Across the Atlantic in the US meanwhile, it will of course be America’s five biggest “defence groups” – Lockheed Martin, RTX, Northrop Grumman, Boeing and General Dynamics and their suppliers that serve to rake in something to the tune of $26 billion by the end of 2026, more than double the amount in 2021.
The FT says that Boeing is perhaps the only exclusion in this list given its recent woes with quality control issues and emphasis on aerospace.
But such are the near-record highs in terms of profit that some analysts are already asking questions as to how the industry will spend the money, with share buybacks being one option.
Much of this vast profit-making of course is being driven by government spending to fill order books as a sharp rise in military expenditure takes place against the backdrop of Russia’s war in Ukraine, Israel’s war in Gaza and rising tensions in Asia over China.
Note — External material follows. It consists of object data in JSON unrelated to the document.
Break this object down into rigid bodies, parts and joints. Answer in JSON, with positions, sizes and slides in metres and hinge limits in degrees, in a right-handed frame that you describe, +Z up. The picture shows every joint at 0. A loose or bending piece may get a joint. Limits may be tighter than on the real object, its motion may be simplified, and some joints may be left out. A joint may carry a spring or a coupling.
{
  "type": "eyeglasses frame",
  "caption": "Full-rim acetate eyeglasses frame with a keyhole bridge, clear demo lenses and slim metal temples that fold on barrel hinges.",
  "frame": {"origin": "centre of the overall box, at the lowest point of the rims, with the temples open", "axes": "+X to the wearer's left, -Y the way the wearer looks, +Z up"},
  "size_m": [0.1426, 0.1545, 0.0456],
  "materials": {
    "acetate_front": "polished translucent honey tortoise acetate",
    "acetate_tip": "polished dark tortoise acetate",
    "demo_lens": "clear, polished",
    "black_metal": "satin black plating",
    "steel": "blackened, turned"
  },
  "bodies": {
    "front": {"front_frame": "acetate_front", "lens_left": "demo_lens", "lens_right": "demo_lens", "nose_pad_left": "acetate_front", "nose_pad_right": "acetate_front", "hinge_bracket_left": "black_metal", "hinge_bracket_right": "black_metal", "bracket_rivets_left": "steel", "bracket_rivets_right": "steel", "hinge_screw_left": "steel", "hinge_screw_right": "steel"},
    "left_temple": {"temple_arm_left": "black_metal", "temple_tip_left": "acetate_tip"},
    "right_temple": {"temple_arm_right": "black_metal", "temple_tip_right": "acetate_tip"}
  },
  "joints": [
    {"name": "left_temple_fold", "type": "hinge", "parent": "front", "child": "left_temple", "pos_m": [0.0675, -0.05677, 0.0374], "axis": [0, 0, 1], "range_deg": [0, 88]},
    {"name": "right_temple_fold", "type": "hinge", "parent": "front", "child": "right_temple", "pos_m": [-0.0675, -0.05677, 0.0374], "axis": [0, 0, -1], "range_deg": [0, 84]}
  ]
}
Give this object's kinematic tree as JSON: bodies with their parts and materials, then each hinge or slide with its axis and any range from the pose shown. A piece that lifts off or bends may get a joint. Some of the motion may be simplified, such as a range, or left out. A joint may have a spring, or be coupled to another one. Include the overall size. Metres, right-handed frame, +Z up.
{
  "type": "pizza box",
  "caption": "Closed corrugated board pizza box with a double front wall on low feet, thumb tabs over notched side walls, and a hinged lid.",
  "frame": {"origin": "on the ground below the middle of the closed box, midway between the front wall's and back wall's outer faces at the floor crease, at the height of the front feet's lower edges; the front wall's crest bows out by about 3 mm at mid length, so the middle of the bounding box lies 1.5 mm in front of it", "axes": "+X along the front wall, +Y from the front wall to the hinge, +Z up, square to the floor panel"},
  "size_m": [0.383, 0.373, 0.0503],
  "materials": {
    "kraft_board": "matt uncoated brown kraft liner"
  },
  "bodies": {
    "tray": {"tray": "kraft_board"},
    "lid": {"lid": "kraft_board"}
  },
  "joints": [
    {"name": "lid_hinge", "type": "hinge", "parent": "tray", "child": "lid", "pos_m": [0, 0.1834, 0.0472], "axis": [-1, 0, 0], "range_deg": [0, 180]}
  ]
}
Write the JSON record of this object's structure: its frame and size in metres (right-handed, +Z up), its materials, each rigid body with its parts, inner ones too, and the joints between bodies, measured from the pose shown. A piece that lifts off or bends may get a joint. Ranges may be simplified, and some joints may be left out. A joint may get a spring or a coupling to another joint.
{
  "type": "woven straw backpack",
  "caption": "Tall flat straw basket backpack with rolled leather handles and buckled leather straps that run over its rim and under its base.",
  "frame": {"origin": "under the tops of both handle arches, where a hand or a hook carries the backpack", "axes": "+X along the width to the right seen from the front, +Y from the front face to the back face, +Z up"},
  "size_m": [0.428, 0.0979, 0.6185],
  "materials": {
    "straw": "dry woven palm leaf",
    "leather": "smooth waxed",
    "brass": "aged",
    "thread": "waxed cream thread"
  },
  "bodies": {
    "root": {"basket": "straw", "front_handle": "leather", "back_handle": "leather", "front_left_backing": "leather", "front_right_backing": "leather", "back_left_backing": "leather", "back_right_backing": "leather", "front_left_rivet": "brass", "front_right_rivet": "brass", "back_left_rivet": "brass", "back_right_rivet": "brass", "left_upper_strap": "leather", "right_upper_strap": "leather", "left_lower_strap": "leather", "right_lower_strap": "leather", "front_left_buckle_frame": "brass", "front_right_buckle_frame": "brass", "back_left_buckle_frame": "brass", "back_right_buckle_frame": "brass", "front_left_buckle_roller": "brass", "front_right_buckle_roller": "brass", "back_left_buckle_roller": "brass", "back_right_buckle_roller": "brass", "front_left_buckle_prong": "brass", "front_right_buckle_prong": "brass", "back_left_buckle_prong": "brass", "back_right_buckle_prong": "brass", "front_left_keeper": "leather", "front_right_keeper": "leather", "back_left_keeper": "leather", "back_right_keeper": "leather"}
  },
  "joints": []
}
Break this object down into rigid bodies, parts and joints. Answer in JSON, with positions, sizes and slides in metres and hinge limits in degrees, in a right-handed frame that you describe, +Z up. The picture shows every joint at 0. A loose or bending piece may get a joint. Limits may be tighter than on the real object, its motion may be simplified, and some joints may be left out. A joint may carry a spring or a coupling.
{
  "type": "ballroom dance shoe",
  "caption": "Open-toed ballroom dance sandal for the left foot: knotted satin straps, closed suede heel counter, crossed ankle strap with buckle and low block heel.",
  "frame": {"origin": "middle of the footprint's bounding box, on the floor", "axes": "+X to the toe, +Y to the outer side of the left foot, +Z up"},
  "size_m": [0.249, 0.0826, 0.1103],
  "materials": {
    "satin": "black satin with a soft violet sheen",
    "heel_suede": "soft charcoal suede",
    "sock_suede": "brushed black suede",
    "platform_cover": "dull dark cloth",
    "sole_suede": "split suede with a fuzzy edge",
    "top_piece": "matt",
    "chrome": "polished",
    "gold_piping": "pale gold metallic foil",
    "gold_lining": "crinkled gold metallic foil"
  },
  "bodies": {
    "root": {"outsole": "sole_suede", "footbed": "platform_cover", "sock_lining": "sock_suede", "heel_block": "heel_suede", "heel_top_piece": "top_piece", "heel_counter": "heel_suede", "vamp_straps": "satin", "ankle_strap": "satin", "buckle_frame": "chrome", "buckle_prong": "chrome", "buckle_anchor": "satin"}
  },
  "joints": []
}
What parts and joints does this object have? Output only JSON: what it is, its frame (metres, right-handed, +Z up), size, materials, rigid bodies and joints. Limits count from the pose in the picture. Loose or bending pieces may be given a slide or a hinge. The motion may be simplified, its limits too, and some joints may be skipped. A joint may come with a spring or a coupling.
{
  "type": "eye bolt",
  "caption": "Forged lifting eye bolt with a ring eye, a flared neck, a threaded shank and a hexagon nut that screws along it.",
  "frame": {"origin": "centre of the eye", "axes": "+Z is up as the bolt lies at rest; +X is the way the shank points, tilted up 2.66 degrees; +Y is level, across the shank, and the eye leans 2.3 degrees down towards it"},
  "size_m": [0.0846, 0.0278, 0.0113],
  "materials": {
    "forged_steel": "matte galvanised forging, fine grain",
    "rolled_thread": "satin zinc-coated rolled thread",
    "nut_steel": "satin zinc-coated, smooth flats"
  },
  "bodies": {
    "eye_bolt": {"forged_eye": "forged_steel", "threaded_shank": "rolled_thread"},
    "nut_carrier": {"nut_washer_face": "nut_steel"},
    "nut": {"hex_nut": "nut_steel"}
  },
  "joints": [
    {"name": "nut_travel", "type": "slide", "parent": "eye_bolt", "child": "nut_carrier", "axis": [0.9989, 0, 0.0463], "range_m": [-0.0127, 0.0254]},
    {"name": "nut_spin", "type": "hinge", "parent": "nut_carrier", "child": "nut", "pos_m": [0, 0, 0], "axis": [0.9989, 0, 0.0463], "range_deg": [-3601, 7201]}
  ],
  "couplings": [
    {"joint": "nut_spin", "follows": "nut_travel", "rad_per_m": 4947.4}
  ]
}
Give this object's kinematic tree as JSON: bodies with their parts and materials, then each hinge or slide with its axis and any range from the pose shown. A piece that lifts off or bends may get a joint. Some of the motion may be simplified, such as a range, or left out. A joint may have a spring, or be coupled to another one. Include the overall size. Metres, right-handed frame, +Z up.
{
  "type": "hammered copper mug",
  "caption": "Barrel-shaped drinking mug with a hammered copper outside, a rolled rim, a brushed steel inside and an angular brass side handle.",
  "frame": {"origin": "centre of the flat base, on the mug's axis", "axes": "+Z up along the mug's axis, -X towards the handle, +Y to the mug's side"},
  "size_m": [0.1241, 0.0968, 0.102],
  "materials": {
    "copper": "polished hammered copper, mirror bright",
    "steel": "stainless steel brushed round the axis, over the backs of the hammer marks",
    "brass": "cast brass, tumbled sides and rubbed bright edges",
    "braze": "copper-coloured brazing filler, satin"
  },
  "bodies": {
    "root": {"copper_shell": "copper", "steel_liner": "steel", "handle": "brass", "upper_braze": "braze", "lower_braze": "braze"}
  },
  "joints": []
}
To give some idea of what is being spent here in the UK, the Ministry of Defence (MoD) has committed £7.6bn for military aid to Ukraine over the past three years, including for stockpile replenishment and none of this looks likely to tail off as Europe goes through a period of rearming itself.
Again to put this in some kind of context, in 2014 when Russia annexed Crimea, European Nato allies spent $235bn – or 1.47% – of GDP on defence.
In 2023, that figure rose to $347bn (both calculated in 2015 prices), equivalent to 1.85% of GDP. Now in 2024, defence expenditure is expected to reach $380bn and 2% of GDP, according to Nato’s own data.
BRITISH arms manufacturer BAE Systems posted record profits for the year 2023, the firm announced in its latest annual earnings report, published in February. It also reported pre-tax profits of £2.7bn ($3.4bn) on sales of £25.3bn for the year ending December 2023. It was, according to Charles Woodburn, BAE’s chief executive, a year that “brings into focus the vital role we play in protecting national security”.
Since then of course while the war in Ukraine remains the biggest driver for arms spending in recent decades, the war in Gaza is also likely to up the profits.
BAE as we know makes parts for some weapons used in Israeli attacks, including the F35 jet. In fact as the aviation news website Simple Flying, recently highlighted, Britain is the F-35’s only Level 1 partner, significantly contributing to the production of every F-35 fighter jet.
As the website says, “while Lockheed Martin is the prime contractor for the F-35, BAE is a significant subcontractor”.
In fact, BAE on its own website confirms that it holds a 13-15% workshare of each aircraft (excluding propulsion) and there are at least six other British contractors on the F-35. But while companies and contractors are one thing, government is something else again.
Sure, UK arms sales to Israel are dwarfed by US arms supplies. But that said, it’s a well-established fact that Britain has issued more than 100 arms export licences to Israel between the Hamas attack on October 7 last year and May 31 this year according to the Government’s own figures.
And yet since Labour came to power, debate around the issue still continues and Sir Keir Starmer’s government still dithers over banning arms sales to Israel. And all this vast profiteering also comes precisely at the moment when the Prime Minister tells us the UK economy is in a “bad state”.
As I said earlier, I’m not in the business of disputing the financial figure attributed to the damage done by those activists found guilty in Glasgow. Neither am I in the position to condone what has been ruled by the courts as an act of criminality.
But I will say this – what a perversity it is that as the real killing continues in Gaza, a killing of a very different kind is being made in the near-record profits of arms firms. A killing only enabled and perpetuated by some politicians who themselves so need to be held to legal account.